Once assets are identified, authorities may apply provisional measures such as:
freezing bank accounts
seizing property
restricting transfers
These actions preserve assets while investigations proceed.
The final stage involves confiscation through court proceedings and, in some cases, asset repatriation to victim jurisdictions.
Effective FIU intelligence significantly increases the success rate of these outcomes.
Financial institutions play a critical role in detecting and reporting suspicious activity.
Strong cooperation between FIUs and reporting entities improves both detection quality and investigation speed.
Public-private partnerships (PPPs) enable:
real-time intelligence sharing
improved STR quality
early identification of emerging criminal typologies
For example, banks may provide additional transaction context that helps FIUs trace funds more accurately across borders.

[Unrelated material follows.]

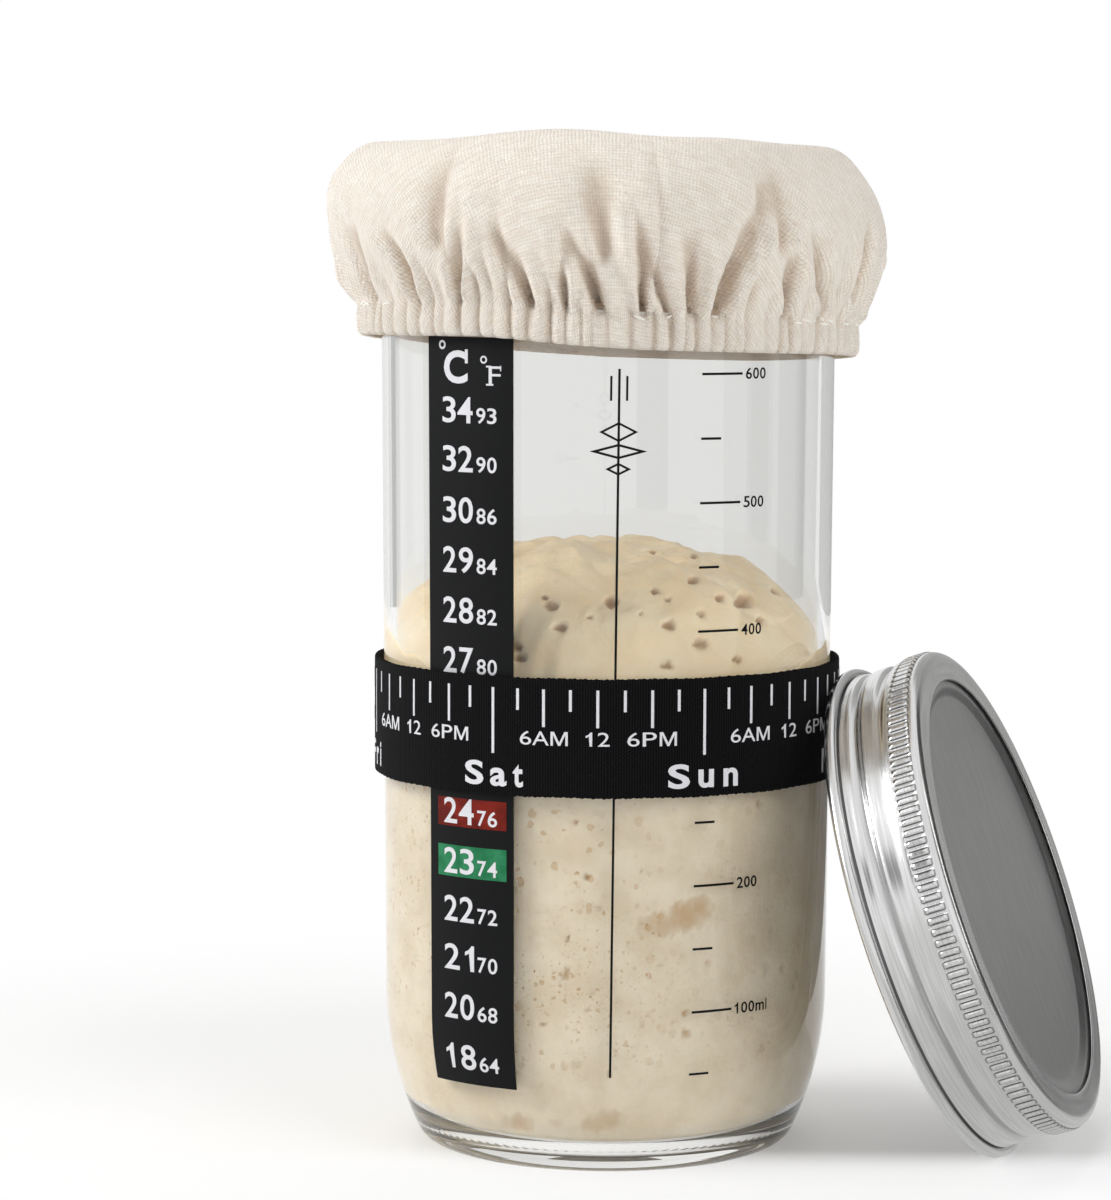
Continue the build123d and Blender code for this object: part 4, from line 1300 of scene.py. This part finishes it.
def skirt_outline():
    """Outline of the sheet: flange, corner, skirt and curl outside, then back up inside."""
    corner = (SHOULDER - CORNER, LID_HEIGHT - CORNER)
    inner = SHOULDER - SHEET
    flange = [
        (OPENING, LID_HEIGHT - 0.18), (OPENING + 0.08, LID_HEIGHT - 0.04), (OPENING + 0.3, LID_HEIGHT),
        (OPENING + 1.4, LID_HEIGHT - 0.06), (OPENING + 2.6, LID_HEIGHT - 0.06),
    ]
    bend = arc(corner, CORNER, 90, 0, 6)
    knurl = [(SHOULDER, height) for height in np.linspace(KNURL_HIGH, KNURL_LOW - 0.3, 14)]
    skirt = [(SHOULDER, height) for height in np.linspace(KNURL_LOW - 0.6, 3.2, 25)]
    waist = [(SHOULDER - 0.1, 2.9), (SHOULDER - 0.1, 2.6), (SHOULDER - 0.5, 2.5), (SHOULDER - 0.5, 2.3)]
    curl = arc((SKIRT + 0.55, CURL), CURL, 112, -180, 18)
    inside = [(inner - 0.1, 2.4)]
    inside += [(inner, height) for height in np.linspace(3.2, KNURL_LOW - 0.6, 16)]
    inside += [(inner, KNURL_LOW), (inner, KNURL_HIGH - 0.1)]
    inside += arc(corner, CORNER - SHEET, 0, 90, 4)[1:]
    lip = [(OPENING + 0.2, LID_HEIGHT - SHEET), (OPENING, LID_HEIGHT - 0.18)]
    return flange + bend + knurl + skirt + waist + curl + inside + lip


def groove(turn, height):
    """Depth of the thread groove at a bearing and height, from 0 to 1."""
    travel = ((turn - GROOVE_FROM) % (2 * pi)) / (2 * pi)
    deepest = 0.0
    for lap in (0, 1):
        along = travel + lap
        if along <= GROOVE_TURNS:
            off = (height - GROOVE_START - GROOVE_PITCH * along) / GROOVE_HALF
            ends = min(1.0, min(along, GROOVE_TURNS - along) / GROOVE_END)
            if abs(off) < 1:
                deepest = max(deepest, (0.5 + 0.5 * cos(off * pi)) * ends)
    return deepest


def soft_step(value, low, high):
    """0 below low, 1 above high, smooth between."""
    share = min(1.0, max(0.0, (value - low) / (high - low)))
    return share * share * (3 - 2 * share)


def press_depth(turn, radius, height):
    """How far the sheet is pressed out at a place: in at the groove, in and out at the knurls."""
    if SKIRT_LOW < height < SKIRT_HIGH and radius > SKIRT - 1:
        flare = SKIRT_DRAW * soft_step(height, 9.5, 11.3)
        return -GROOVE_DEPTH * groove(turn, height) - SKIRT_DRAW + flare
    if KNURL_LOW - 0.1 < height < KNURL_HIGH + 0.1 and radius > SHOULDER - 0.05:
        ends = soft_step(height, KNURL_LOW, KNURL_LOW + 0.45)
        ends *= soft_step(-height, -KNURL_HIGH, -KNURL_HIGH + 0.4)
        crest = soft_step(cos(turn * KNURLS), -0.55, 0.35)
        return ends * (KNURL_RAISE * crest - KNURL_SINK * (1 - crest))
    return 0.0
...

This collaborative approach significantly strengthens the financial intelligence ecosystem.
Cross-border asset tracing represents one of the most complex challenges in financial crime investigations. Criminal networks deliberately exploit international financial systems to obscure the origin and ownership of illicit funds.
Financial Intelligence Units are uniquely positioned to address this challenge by combining financial intelligence, advanced analytics, and international cooperation.
Through mechanisms such as the Egmont Group, FIUs can exchange intelligence rapidly, uncover hidden financial networks, and support law enforcement agencies in securing and confiscating criminal assets.
However, achieving meaningful results requires more than information exchange. FIUs must invest in data integration, analytical technologies, operational partnerships, and structured investigative workflows that convert intelligence into enforcement outcomes.
When these elements work together effectively, FIUs become a central pillar of global efforts to combat money laundering, disrupt organized crime networks, and recover assets for victims and governments.